Revision history [back]

  1. As I was having a web application running as a front-end for swift cluster and there are some existing user so I have a plan that I will download all data using curl command for respective user and will have a fresh multinode installation then then will create existing user and will re-upload the data. So is it the right way to proceed with or you can suggest me any other approach ?

I think learning how to do a smooth ring rebalance and capacity adjustment would be a good exercise - it's sort of a big deal. If you have headroom maybe leave things where they're at and spin up some vm's to practice?

  1. I have 3 servers now ( 4x3TB + 4x3TB + 1x2TB ) and planning for multinode swift production cluster. Can you suggest me the number of zone, partition power and replication count for the same ?

Region and Zone are physical things, just like drives and servers, there's no longer any reason to make them up. If you have link(s) between some node(s) that are slower or faster than others, that's a region. Zone is failure domain, TOR switch, redundant power/battery backup, different rack/location in the datacenter/colo.

Part power is hard, you have to shoot for the middle and think ahead (see below).

IMHO Replica count is ment to be 3, I've heard of people getting by with 2 and now that we have adjustable replica count maybe the first time you have a downed node and start throwing 404'S or 500's or loose data because of multiple correlated disk failures - you can consider adding capacity and shoring up your replica count? You'd really have to ask people running with 1 or 2 replica's to say if that's working out for them?

  1. Can you tell me how to decide the partition power and replication count according to the available storage space ?

If you plan on running those nodes at capacity without adding more nodes/drives (say > 70% disk full) - I sure would hate to see your replication cycle times with a part power greater than 17. I think 16 may even be reasonable, but then if down the road you've got more than 600 drives in maybe 25-30 nodes (let's say 5TB drives by then, that's ~1PB usable) you may be fighting balance issues as each drive has less than 100 partitions on it :\ Maybe limiting your max object size to something like 2 GB might help protect you, or maybe if you've got metrics you can apply back presure from disk capacity over a rebalance loop until you get unabalanced partitions spread around (hard when there's only 100 of them drive - that acctually probably wouldn't work :), so... maybe swift has adjustable partpower by then!?

Too big is problem now, too small is problem later. I personally save hard problems for future me. You could get by with as much as 18 (a very respectible part power IMHO) if you plan on growing rapidly, and I don't think there's any reason to limit yourself to less than 16 with 9 drives.

  1. Can we increase or decrease the partition power of an existing swift-cluster ring files, having data in the cluster ? if so, then is it going to make replica of new upcoming data only or will it create replica for existing data ?
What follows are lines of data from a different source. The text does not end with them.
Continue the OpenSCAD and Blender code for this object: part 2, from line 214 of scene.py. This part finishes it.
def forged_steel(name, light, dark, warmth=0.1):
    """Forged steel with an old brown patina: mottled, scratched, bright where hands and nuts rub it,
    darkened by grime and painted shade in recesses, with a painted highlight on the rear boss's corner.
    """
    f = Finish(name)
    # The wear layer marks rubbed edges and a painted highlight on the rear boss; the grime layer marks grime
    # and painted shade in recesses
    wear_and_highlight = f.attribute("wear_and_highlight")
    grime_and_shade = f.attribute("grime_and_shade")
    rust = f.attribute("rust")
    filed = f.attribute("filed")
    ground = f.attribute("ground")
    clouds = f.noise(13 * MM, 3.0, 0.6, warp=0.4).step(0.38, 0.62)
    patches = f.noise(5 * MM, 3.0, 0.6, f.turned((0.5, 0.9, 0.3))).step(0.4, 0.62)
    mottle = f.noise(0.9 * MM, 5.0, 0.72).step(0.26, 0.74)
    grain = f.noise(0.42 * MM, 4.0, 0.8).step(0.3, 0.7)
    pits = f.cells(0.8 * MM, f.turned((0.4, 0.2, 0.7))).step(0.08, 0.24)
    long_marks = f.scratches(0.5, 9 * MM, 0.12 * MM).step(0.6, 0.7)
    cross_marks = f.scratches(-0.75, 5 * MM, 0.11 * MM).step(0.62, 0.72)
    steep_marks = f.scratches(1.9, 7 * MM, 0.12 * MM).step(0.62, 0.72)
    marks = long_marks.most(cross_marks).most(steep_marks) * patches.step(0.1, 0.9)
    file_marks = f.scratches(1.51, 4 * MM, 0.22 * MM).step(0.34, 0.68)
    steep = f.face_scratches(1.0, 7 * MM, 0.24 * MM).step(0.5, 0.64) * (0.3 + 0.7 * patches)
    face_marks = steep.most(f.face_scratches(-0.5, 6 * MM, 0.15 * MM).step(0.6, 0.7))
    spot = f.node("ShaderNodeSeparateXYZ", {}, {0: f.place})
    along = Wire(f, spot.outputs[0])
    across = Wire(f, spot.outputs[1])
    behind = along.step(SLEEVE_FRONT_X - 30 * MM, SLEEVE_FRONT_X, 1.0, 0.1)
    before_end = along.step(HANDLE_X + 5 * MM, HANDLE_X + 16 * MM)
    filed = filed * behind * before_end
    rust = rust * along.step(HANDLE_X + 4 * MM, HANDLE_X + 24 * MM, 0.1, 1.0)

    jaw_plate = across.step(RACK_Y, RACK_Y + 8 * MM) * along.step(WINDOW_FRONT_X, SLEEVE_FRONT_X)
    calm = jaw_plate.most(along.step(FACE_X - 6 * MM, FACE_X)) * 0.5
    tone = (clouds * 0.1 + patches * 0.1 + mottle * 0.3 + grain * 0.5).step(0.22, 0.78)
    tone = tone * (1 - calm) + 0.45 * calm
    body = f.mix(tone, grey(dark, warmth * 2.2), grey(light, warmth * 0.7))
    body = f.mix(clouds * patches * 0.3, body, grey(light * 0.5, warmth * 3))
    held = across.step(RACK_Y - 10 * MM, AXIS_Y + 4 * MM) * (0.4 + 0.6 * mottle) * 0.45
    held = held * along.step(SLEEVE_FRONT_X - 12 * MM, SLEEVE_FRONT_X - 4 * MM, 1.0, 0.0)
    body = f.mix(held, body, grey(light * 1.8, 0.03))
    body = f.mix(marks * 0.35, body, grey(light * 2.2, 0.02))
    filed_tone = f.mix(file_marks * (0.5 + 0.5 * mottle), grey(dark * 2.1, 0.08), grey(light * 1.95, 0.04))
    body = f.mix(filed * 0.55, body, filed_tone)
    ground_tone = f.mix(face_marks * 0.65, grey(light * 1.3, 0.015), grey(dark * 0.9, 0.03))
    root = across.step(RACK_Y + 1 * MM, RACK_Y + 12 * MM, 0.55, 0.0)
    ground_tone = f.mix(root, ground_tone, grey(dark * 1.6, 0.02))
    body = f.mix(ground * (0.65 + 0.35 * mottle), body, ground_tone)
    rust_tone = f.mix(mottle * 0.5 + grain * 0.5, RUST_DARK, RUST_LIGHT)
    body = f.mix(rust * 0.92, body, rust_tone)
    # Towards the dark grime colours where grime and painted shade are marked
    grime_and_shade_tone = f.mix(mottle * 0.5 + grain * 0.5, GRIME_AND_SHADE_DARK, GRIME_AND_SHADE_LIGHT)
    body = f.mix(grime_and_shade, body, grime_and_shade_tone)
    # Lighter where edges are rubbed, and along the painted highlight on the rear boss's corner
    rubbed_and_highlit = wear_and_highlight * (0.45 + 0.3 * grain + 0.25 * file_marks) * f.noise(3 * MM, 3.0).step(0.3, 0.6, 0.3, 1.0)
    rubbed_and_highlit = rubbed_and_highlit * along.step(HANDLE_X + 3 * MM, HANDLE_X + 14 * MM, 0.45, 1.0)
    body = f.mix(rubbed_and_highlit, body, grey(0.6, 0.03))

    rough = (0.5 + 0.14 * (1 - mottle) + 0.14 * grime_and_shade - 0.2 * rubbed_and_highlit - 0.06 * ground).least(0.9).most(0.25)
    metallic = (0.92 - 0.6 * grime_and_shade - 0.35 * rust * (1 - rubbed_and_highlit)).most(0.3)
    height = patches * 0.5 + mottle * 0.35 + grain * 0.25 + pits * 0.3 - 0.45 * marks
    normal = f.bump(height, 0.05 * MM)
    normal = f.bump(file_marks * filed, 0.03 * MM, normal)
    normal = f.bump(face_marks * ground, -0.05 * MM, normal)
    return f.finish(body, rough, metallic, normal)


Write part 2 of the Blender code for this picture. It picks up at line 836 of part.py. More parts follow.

Moving from one part power to another is currently not an "adjustment" it's a migration, it's not a process that is built into swift today. Duplicating subsets of data during the migration would probably be needed to ensure seamless availability. Not trivial.

  1. What kind of challanges I can end up in future with this kind of multinode production cluster so I can design for a scalable cluster ?

Load balancing is a PITA! Swift can make the storage part easy to scale and takes failures in stride if you've got a sound understanding of how the bits go together. Good luck!